## Listed entries
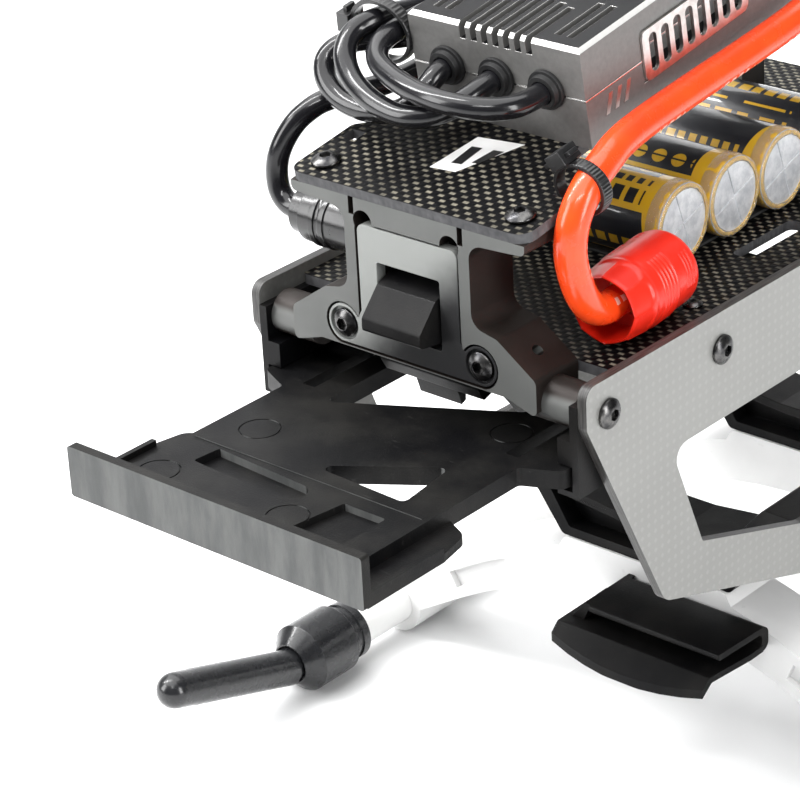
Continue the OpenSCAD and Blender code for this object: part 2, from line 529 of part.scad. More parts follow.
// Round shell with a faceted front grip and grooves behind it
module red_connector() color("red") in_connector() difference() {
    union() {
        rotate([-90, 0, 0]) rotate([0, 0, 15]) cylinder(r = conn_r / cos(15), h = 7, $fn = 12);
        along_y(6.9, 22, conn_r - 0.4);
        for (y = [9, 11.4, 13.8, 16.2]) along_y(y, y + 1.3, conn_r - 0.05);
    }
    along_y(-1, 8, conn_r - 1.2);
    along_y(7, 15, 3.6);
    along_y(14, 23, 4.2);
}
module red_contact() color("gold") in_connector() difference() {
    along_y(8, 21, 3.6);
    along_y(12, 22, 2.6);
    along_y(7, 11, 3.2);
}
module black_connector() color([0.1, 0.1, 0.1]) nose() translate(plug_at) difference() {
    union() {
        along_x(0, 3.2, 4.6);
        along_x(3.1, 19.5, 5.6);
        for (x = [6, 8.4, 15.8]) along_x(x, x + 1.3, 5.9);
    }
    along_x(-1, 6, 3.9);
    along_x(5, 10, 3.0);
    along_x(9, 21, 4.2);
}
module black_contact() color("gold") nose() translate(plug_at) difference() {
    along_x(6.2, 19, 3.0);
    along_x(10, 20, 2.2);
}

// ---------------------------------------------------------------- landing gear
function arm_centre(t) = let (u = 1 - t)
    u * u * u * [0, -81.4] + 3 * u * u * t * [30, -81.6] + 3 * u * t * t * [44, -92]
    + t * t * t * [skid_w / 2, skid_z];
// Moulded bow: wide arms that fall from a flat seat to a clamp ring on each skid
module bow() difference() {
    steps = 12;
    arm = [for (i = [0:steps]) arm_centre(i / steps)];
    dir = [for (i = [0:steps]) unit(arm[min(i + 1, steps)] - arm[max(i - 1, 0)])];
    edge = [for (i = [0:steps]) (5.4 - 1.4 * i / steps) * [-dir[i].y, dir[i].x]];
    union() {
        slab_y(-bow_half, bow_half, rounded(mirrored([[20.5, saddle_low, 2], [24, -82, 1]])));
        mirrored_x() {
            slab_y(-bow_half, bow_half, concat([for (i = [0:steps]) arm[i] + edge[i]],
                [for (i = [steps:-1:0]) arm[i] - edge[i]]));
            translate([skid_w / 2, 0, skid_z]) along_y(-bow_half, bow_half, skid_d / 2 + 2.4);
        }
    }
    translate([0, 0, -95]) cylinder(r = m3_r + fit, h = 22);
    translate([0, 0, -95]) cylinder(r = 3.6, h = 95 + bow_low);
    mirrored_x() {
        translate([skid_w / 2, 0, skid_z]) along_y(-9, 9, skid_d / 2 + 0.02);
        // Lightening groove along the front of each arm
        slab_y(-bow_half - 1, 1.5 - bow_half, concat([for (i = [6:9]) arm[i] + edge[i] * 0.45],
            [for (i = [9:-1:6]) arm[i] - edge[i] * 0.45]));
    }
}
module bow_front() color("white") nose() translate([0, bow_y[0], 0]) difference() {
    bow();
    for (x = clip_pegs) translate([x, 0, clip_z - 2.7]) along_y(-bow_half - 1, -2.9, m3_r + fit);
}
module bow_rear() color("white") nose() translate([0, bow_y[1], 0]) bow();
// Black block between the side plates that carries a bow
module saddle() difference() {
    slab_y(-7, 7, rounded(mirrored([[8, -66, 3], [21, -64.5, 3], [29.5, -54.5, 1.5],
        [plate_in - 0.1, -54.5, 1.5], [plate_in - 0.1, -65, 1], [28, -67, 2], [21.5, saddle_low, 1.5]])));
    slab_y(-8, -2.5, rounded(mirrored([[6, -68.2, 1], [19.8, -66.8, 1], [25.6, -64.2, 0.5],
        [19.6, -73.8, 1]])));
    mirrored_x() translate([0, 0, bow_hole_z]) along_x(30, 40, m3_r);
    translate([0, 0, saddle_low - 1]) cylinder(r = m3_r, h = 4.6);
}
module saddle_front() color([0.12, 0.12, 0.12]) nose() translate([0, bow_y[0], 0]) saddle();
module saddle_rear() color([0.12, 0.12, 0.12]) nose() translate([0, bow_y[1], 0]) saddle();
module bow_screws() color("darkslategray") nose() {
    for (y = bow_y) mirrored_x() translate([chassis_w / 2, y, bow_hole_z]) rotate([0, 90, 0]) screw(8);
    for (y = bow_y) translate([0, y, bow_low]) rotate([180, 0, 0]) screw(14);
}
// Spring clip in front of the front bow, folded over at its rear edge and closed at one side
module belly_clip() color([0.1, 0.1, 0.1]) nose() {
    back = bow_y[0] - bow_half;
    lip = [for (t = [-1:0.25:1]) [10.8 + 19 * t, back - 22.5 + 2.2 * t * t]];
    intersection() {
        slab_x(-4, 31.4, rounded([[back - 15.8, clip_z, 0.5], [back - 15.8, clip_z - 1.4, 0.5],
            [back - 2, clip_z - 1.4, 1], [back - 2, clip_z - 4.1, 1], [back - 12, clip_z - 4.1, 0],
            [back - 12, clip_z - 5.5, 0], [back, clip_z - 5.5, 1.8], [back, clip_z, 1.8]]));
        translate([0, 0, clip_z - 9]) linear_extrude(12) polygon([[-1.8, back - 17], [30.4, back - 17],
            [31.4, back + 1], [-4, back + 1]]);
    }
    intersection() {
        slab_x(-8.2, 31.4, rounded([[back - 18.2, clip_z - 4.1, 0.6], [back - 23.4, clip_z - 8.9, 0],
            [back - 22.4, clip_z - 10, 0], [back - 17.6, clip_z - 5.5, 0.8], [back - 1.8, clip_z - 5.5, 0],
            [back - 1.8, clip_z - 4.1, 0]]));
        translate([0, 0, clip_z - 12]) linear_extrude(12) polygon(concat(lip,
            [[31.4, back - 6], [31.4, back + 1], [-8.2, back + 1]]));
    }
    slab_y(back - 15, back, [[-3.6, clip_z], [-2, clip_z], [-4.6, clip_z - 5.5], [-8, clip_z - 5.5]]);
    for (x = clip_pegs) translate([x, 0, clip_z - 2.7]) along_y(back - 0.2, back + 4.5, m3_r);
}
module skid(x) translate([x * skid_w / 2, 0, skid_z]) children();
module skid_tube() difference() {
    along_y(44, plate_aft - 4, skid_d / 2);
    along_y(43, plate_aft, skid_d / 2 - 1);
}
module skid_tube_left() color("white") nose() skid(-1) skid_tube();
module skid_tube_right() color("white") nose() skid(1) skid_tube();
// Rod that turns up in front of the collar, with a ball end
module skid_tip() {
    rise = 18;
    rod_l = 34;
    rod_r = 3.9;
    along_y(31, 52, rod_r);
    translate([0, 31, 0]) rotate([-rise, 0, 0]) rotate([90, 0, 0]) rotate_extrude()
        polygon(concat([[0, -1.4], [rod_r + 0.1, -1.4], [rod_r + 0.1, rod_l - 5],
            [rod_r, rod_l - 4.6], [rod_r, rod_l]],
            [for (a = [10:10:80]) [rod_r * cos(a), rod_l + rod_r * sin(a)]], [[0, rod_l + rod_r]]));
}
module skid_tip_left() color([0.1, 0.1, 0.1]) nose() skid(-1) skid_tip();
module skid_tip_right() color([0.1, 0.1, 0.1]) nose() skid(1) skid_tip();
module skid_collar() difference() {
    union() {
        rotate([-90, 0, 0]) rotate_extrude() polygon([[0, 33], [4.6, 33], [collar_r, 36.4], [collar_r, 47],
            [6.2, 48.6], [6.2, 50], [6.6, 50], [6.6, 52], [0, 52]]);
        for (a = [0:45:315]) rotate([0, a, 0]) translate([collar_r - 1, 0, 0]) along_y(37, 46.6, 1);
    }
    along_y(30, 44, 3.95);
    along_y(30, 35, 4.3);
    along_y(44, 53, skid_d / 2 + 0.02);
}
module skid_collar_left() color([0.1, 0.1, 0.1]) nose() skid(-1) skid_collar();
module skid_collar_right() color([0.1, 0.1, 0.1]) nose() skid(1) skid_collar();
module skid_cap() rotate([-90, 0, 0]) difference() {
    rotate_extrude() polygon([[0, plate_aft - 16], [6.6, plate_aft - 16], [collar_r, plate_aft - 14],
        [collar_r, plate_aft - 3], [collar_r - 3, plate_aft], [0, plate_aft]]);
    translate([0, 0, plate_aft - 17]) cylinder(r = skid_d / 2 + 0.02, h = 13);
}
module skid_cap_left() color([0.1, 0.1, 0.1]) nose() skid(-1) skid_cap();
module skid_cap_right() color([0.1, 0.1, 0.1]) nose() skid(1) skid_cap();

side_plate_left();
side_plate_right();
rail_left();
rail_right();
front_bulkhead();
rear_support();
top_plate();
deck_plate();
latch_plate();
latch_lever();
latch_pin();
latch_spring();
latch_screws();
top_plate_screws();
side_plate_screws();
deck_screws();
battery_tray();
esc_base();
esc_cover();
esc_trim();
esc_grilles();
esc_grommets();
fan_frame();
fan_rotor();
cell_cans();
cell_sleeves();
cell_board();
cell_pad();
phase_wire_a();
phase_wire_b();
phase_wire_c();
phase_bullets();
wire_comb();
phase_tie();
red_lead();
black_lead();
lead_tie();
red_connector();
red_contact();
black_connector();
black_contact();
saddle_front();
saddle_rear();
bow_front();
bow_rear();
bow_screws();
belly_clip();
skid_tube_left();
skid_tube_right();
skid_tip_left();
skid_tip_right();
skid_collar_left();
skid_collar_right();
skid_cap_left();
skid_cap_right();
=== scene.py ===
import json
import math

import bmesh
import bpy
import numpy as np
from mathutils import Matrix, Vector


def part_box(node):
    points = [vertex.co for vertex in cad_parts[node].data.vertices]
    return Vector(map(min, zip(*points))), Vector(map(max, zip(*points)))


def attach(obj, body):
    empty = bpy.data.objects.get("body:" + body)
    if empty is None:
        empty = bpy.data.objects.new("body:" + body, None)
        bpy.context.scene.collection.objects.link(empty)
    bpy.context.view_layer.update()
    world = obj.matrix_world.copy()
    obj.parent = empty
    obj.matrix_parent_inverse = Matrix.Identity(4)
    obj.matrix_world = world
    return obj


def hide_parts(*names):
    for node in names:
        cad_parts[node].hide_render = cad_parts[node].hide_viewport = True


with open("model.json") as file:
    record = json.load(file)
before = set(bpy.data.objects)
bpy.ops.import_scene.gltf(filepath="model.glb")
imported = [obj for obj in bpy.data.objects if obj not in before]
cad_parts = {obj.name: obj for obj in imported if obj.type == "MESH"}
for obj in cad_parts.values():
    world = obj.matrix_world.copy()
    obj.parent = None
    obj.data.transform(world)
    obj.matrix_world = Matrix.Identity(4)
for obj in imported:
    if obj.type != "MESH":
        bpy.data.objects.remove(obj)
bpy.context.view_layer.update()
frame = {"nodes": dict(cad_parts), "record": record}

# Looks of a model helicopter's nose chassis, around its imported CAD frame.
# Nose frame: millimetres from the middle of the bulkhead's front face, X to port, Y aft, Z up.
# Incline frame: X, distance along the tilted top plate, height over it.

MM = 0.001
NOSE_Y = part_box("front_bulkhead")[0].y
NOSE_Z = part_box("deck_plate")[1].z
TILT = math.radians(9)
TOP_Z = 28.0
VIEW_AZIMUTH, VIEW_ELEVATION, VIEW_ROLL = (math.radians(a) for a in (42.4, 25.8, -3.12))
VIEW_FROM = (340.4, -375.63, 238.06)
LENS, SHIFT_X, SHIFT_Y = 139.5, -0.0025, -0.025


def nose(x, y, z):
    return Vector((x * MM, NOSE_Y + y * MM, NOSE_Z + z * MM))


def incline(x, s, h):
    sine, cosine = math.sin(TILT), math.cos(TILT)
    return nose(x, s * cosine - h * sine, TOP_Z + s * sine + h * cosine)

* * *

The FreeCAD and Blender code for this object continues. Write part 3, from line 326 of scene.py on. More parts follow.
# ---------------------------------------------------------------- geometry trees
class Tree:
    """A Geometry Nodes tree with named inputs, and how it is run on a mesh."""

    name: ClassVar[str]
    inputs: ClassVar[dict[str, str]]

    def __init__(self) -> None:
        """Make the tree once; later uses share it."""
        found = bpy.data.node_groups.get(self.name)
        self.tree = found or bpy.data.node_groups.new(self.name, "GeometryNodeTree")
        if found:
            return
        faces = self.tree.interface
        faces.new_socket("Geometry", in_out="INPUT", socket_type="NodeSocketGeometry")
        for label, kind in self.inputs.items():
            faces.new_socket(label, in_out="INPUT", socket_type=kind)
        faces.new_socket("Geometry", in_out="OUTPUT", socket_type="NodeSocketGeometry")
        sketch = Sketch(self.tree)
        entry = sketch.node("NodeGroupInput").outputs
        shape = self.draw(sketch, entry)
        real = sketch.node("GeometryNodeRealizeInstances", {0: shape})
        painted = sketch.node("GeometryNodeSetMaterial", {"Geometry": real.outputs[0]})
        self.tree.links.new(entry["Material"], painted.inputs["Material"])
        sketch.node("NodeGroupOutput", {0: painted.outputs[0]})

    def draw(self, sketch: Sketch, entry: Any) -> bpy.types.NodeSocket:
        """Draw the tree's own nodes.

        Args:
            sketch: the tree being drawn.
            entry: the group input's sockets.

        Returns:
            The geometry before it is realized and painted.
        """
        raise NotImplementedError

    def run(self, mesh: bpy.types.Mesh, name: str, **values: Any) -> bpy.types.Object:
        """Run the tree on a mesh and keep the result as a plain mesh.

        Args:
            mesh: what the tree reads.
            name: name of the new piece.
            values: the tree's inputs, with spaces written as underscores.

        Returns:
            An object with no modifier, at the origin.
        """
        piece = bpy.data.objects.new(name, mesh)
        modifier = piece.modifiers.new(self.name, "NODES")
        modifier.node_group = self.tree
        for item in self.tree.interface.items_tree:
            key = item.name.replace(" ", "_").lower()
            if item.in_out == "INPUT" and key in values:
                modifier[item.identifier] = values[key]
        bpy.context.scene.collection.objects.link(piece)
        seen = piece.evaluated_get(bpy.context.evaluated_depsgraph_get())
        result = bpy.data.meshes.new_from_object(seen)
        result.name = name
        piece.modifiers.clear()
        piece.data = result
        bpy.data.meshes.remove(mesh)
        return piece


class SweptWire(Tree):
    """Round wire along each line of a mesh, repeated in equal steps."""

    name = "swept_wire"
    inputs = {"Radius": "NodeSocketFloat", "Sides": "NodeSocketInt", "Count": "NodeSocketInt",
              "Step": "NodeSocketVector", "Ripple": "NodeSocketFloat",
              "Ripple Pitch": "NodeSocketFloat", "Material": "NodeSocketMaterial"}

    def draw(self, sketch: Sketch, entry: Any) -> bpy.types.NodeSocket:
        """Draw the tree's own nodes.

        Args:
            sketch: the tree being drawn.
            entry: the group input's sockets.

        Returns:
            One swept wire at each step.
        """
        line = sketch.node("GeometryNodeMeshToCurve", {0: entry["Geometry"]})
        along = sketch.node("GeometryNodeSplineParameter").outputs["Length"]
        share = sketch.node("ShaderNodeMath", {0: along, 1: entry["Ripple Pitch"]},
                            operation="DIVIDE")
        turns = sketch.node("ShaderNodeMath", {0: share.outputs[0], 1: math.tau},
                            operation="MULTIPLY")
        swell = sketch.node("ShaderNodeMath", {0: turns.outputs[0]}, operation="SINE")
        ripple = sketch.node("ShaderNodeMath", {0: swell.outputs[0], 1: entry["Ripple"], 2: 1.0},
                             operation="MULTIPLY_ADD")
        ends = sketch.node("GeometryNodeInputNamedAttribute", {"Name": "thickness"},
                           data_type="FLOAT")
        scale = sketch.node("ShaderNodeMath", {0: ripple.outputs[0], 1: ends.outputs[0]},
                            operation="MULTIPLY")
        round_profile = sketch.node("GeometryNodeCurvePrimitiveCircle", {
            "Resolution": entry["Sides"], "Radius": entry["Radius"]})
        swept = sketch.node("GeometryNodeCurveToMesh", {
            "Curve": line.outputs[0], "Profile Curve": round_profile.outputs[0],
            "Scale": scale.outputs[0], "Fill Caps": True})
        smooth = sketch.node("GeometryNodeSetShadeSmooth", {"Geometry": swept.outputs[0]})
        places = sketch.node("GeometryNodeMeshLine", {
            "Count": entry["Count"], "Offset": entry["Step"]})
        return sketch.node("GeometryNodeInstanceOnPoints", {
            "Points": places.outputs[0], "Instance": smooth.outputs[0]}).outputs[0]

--

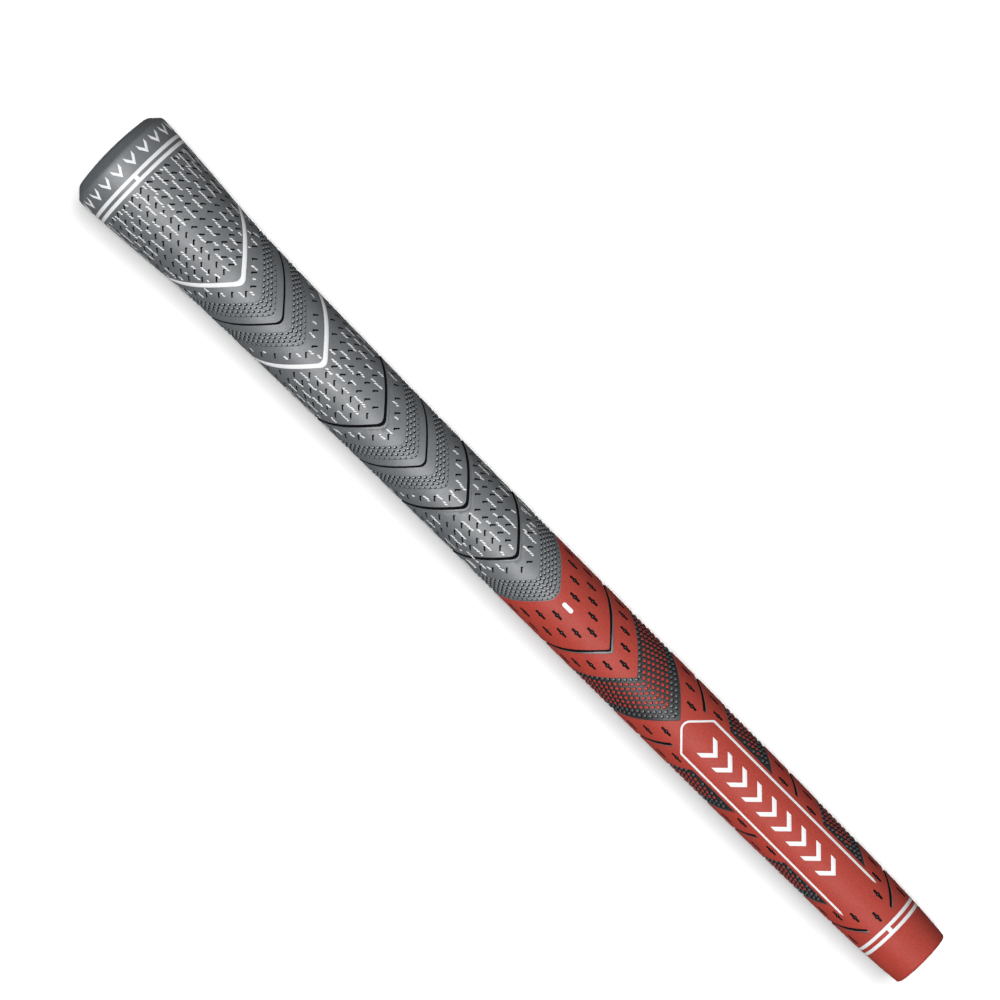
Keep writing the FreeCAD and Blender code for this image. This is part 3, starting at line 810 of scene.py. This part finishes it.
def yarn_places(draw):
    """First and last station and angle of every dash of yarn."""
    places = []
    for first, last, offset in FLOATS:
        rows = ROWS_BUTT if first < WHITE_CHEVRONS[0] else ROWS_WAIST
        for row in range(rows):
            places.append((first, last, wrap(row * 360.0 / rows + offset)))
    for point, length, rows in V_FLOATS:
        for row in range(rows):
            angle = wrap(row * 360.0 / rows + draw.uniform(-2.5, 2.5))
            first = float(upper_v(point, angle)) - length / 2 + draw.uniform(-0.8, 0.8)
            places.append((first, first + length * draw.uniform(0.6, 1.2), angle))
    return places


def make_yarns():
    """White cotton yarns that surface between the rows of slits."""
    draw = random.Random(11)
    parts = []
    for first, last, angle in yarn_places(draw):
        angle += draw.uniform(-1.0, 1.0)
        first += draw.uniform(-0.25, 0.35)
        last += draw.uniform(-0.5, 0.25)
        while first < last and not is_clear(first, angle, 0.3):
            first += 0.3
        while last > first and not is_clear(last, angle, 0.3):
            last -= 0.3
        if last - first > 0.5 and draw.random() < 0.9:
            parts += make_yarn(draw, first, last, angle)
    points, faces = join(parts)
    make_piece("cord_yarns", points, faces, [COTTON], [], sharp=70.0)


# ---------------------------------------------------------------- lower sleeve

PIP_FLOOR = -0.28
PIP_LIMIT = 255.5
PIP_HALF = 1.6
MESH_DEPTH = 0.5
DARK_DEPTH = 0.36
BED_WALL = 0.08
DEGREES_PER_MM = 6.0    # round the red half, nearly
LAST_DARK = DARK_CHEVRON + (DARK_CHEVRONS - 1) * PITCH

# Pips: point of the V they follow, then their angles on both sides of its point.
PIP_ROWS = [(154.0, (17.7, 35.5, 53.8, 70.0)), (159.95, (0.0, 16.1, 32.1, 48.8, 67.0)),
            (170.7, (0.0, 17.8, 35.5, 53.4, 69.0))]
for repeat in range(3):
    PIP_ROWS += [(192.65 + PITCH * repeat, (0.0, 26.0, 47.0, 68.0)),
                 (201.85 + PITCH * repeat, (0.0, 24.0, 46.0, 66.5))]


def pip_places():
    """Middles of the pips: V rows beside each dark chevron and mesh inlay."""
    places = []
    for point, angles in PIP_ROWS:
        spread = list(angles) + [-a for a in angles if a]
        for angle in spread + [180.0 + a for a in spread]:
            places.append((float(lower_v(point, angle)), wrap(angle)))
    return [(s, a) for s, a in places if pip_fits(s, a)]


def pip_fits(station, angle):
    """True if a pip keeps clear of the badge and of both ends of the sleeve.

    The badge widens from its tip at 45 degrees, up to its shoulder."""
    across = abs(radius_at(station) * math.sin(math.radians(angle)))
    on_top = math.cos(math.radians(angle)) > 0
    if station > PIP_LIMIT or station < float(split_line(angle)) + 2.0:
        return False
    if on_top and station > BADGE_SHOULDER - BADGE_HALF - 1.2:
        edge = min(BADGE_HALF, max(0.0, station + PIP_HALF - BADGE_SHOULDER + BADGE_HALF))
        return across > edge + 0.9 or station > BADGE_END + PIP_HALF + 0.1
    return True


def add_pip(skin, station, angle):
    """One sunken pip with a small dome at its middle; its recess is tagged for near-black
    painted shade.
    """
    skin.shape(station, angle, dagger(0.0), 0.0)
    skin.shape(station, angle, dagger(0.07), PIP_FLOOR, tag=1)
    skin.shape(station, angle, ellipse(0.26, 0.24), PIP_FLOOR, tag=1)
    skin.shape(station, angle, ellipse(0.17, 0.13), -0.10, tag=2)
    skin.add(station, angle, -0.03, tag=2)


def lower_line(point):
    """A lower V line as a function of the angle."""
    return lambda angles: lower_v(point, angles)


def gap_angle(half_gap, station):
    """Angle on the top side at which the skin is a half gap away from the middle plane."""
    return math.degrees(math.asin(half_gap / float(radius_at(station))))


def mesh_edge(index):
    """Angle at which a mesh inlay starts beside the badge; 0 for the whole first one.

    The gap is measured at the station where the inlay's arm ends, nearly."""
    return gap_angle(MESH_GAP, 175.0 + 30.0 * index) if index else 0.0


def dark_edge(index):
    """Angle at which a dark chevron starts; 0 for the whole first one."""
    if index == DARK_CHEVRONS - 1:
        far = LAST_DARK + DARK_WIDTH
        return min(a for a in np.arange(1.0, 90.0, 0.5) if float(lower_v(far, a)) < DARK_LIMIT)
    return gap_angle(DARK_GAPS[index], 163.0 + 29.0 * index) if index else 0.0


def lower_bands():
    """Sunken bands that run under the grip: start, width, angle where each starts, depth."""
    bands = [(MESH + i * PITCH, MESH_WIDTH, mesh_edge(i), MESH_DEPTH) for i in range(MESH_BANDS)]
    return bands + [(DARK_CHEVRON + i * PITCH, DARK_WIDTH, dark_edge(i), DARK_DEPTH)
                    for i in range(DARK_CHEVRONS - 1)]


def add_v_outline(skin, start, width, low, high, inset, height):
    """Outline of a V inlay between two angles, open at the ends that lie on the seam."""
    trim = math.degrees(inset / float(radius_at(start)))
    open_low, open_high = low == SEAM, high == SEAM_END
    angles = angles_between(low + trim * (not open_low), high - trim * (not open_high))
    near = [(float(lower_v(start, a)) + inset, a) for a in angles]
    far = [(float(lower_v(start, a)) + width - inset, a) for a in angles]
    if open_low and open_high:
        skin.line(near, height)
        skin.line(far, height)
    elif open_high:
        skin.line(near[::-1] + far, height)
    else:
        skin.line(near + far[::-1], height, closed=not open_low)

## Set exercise
Looking at the data above, return every line from the one with "black_lead();" down to the one with "zip(*points))), Vector(map(max, zip(*points)))", exactly and inclusively.

## Answer to the task
black_lead();
lead_tie();
red_connector();
red_contact();
black_connector();
black_contact();
saddle_front();
saddle_rear();
bow_front();
bow_rear();
bow_screws();
belly_clip();
skid_tube_left();
skid_tube_right();
skid_tip_left();
skid_tip_right();
skid_collar_left();
skid_collar_right();
skid_cap_left();
skid_cap_right();
=== scene.py ===
import json
import math

import bmesh
import bpy
import numpy as np
from mathutils import Matrix, Vector


def part_box(node):
    points = [vertex.co for vertex in cad_parts[node].data.vertices]
    return Vector(map(min, zip(*points))), Vector(map(max, zip(*points)))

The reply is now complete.